Stated goal =
Repeat the listing below in full, exactly as it stands.

(Excerpt from a dataset)
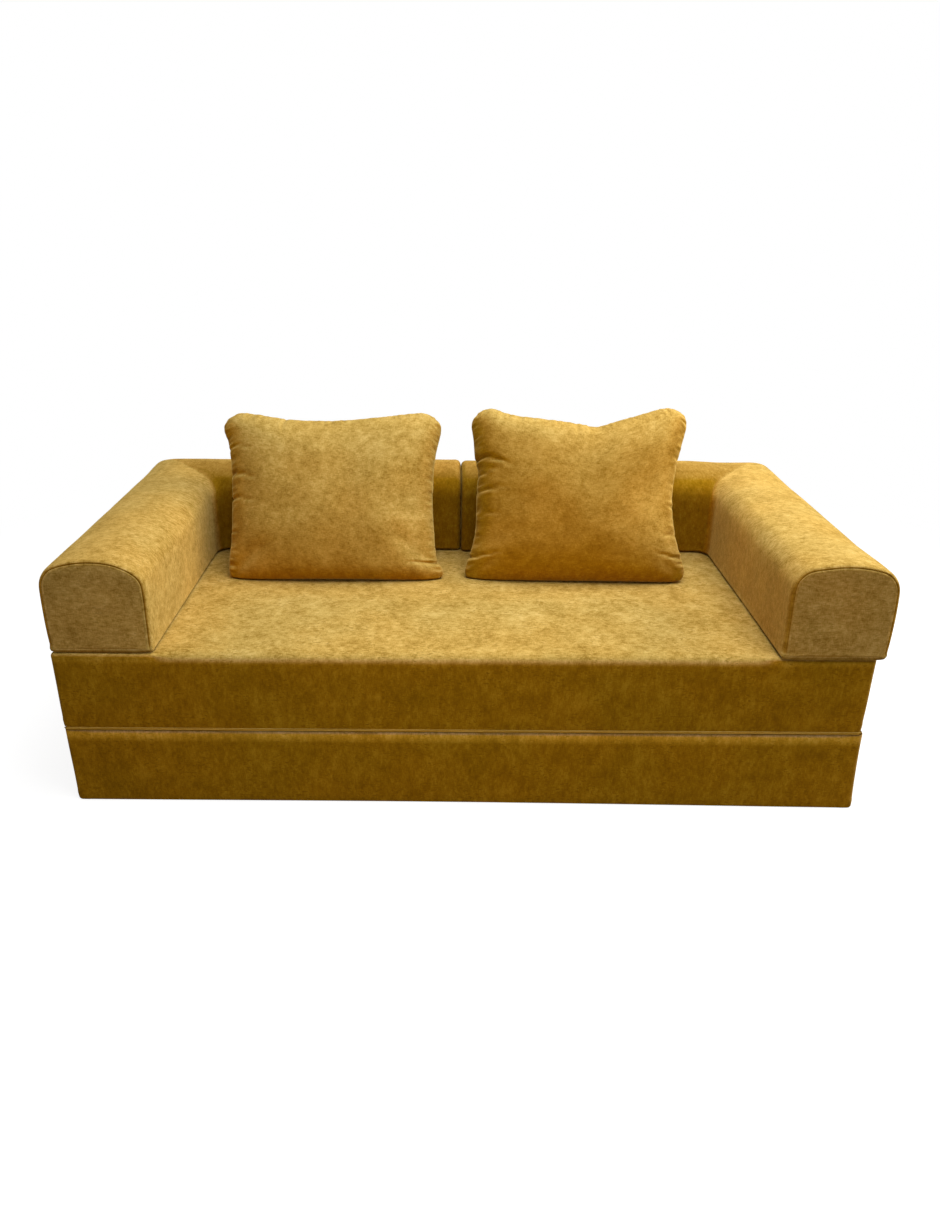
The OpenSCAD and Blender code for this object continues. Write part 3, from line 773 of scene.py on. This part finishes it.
def settle(bm, low, high, side, form):
    """Shapes a bolster's layer as the soft one lies: its arm bellies out past the slab, the
    arm's inner shoulder sags, its end's foot lies over the seat's edge and the top of the back
    stands up."""
    outer = low.x if side > 0 else high.x
    for vert in bm.verts:
        x, y, z = vert.co
        across, behind, up = side * (x - outer), high.y - y, (z - low.z) / BOLSTER_H
        on_arm = 1 - smooth_step(high.y - 0.45, high.y - BOLSTER_W, y)
        near_end = 1 - smooth_step(low.y + 0.03, low.y + 0.18, y)
        out = form["out"] + (form["end_out"] - form["out"]) * near_end
        belly = max(sin(pi * min(max((up - 0.08) / 0.78, 0.0), 1.0)), 0.0)
        share = max(1 - across / BOLSTER_W, 0.0)
        vert.co.x -= side * (out * share + SIDE_BELLY * belly * max(1 - across / 0.05, 0.0))
        sag = form["sag"] * on_arm * smooth_step(0.4, 0.7, up)
        vert.co.z -= sag * bell(across, 0.206, 0.030)
        rise = bell(behind, 0.060, 0.065) * smooth_step(0.5, 0.9, up)
        rise *= 1 - 0.5 * smooth_step(0.68, 0.80, x)
        vert.co.z += BACK_RISE * rise * smooth_step(0.0, 0.05, across)
        vert.co.z -= pressed(x, y) * max(1 - up / 0.5, 0.0)
        vert.co.y -= (form["toe"] * smooth_step(low.y + 0.08, low.y, y)
                      * max(1 - up / 0.8, 0.0) ** 1.5)
        vert.co.x += side * form["tuck"] * bell(z, low.z, 0.014) * max(1 - across / 0.03, 0.0)


def bolster_piece(body, side, seed, form):
    """A bolster in its cover, with its wadding inside."""
    low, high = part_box(body + "_cover")
    inner = bolster_form(low, high, side, seed, WADDING_IN)
    settle(inner, low, high, side, form)
    wrap = finished(inner, body + "_wrap", WADDING, body, "wadding", body + "_wadding")
    bm = bolster_form(low, high, side, seed, 0.0)
    settle(bm, low, high, side, form)
    bm.normal_update()
    tail = high.x if side > 0 else low.x
    zip_z = sum(corner.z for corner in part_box(body + "_zip")) / 2
    for vert in bm.verts:
        x, y, z = vert.co
        up = (z - low.z) / BOLSTER_H
        free = smooth_step(0.0, 0.06, up) * smooth_step(0.002, 0.03, abs(x - tail))
        if y > high.y - 0.010:
            free *= smooth_step(0.012, 0.030, abs(z - zip_z))
        slack = drift(6 * x + seed, 6 * y, 7 * z)
        ripple = drift(22 * x, 22 * y + seed, 26 * z)
        push = free * (0.0014 * slack + 0.0005 * ripple)
        if abs(vert.normal.z) < 0.5:
            push += smooth_step(0.003, 0.012, abs(x - tail)) * 0.0010 * bell(z - low.z, LIP_Z, 0.005)
        vert.co += vert.normal * push
        vert.co.z = max(vert.co.z, low.z + LET_IN - pressed(x, y))
    piece = finished(bm, body, BOLSTER_CLOTH, body, "chenille", body + "_cover")
    soften = piece.modifiers.new("soften", "SUBSURF")
    soften.levels = soften.render_levels = 1
    return piece


bolster_piece("left_bolster", 1, 2.0, {
    "out": 0.0100, "end_out": 0.0110, "sag": 0.0065, "toe": 0.008, "tuck": 0.003,
})
bolster_piece("right_bolster", -1, 6.0, {
    "out": 0.0, "end_out": 0.0085, "sag": -0.0045, "toe": 0.010, "tuck": 0.006,
})

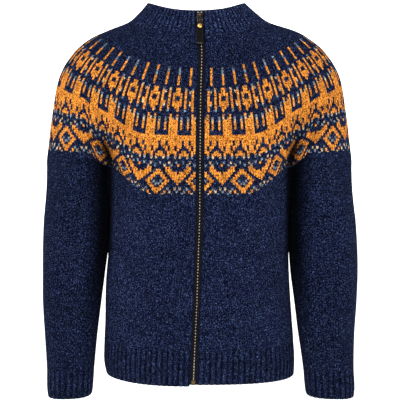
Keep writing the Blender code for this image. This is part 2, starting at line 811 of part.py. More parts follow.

Output of the exercise =
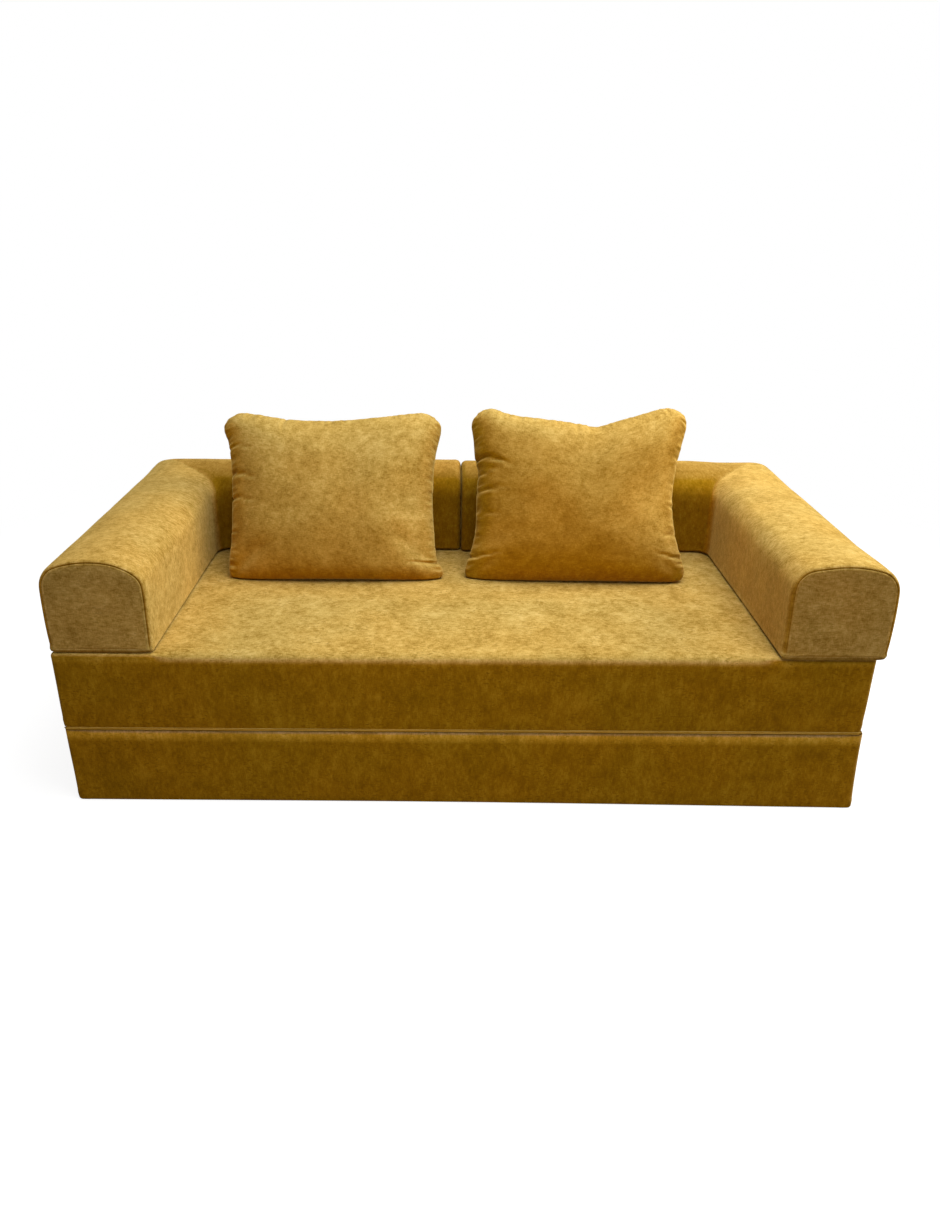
The OpenSCAD and Blender code for this object continues. Write part 3, from line 773 of scene.py on. This part finishes it.
def settle(bm, low, high, side, form):
    """Shapes a bolster's layer as the soft one lies: its arm bellies out past the slab, the
    arm's inner shoulder sags, its end's foot lies over the seat's edge and the top of the back
    stands up."""
    outer = low.x if side > 0 else high.x
    for vert in bm.verts:
        x, y, z = vert.co
        across, behind, up = side * (x - outer), high.y - y, (z - low.z) / BOLSTER_H
        on_arm = 1 - smooth_step(high.y - 0.45, high.y - BOLSTER_W, y)
        near_end = 1 - smooth_step(low.y + 0.03, low.y + 0.18, y)
        out = form["out"] + (form["end_out"] - form["out"]) * near_end
        belly = max(sin(pi * min(max((up - 0.08) / 0.78, 0.0), 1.0)), 0.0)
        share = max(1 - across / BOLSTER_W, 0.0)
        vert.co.x -= side * (out * share + SIDE_BELLY * belly * max(1 - across / 0.05, 0.0))
        sag = form["sag"] * on_arm * smooth_step(0.4, 0.7, up)
        vert.co.z -= sag * bell(across, 0.206, 0.030)
        rise = bell(behind, 0.060, 0.065) * smooth_step(0.5, 0.9, up)
        rise *= 1 - 0.5 * smooth_step(0.68, 0.80, x)
        vert.co.z += BACK_RISE * rise * smooth_step(0.0, 0.05, across)
        vert.co.z -= pressed(x, y) * max(1 - up / 0.5, 0.0)
        vert.co.y -= (form["toe"] * smooth_step(low.y + 0.08, low.y, y)
                      * max(1 - up / 0.8, 0.0) ** 1.5)
        vert.co.x += side * form["tuck"] * bell(z, low.z, 0.014) * max(1 - across / 0.03, 0.0)


def bolster_piece(body, side, seed, form):
    """A bolster in its cover, with its wadding inside."""
    low, high = part_box(body + "_cover")
    inner = bolster_form(low, high, side, seed, WADDING_IN)
    settle(inner, low, high, side, form)
    wrap = finished(inner, body + "_wrap", WADDING, body, "wadding", body + "_wadding")
    bm = bolster_form(low, high, side, seed, 0.0)
    settle(bm, low, high, side, form)
    bm.normal_update()
    tail = high.x if side > 0 else low.x
    zip_z = sum(corner.z for corner in part_box(body + "_zip")) / 2
    for vert in bm.verts:
        x, y, z = vert.co
        up = (z - low.z) / BOLSTER_H
        free = smooth_step(0.0, 0.06, up) * smooth_step(0.002, 0.03, abs(x - tail))
        if y > high.y - 0.010:
            free *= smooth_step(0.012, 0.030, abs(z - zip_z))
        slack = drift(6 * x + seed, 6 * y, 7 * z)
        ripple = drift(22 * x, 22 * y + seed, 26 * z)
        push = free * (0.0014 * slack + 0.0005 * ripple)
        if abs(vert.normal.z) < 0.5:
            push += smooth_step(0.003, 0.012, abs(x - tail)) * 0.0010 * bell(z - low.z, LIP_Z, 0.005)
        vert.co += vert.normal * push
        vert.co.z = max(vert.co.z, low.z + LET_IN - pressed(x, y))
    piece = finished(bm, body, BOLSTER_CLOTH, body, "chenille", body + "_cover")
    soften = piece.modifiers.new("soften", "SUBSURF")
    soften.levels = soften.render_levels = 1
    return piece


bolster_piece("left_bolster", 1, 2.0, {
    "out": 0.0100, "end_out": 0.0110, "sag": 0.0065, "toe": 0.008, "tuck": 0.003,
})
bolster_piece("right_bolster", -1, 6.0, {
    "out": 0.0, "end_out": 0.0085, "sag": -0.0045, "toe": 0.010, "tuck": 0.006,
})

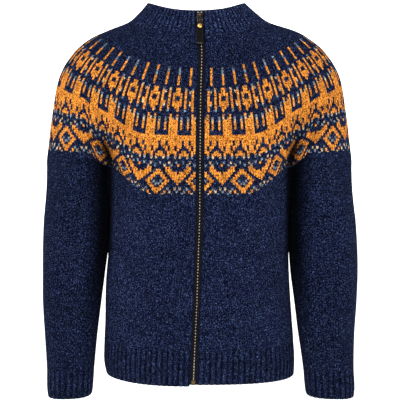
Keep writing the Blender code for this image. This is part 2, starting at line 811 of part.py. More parts follow.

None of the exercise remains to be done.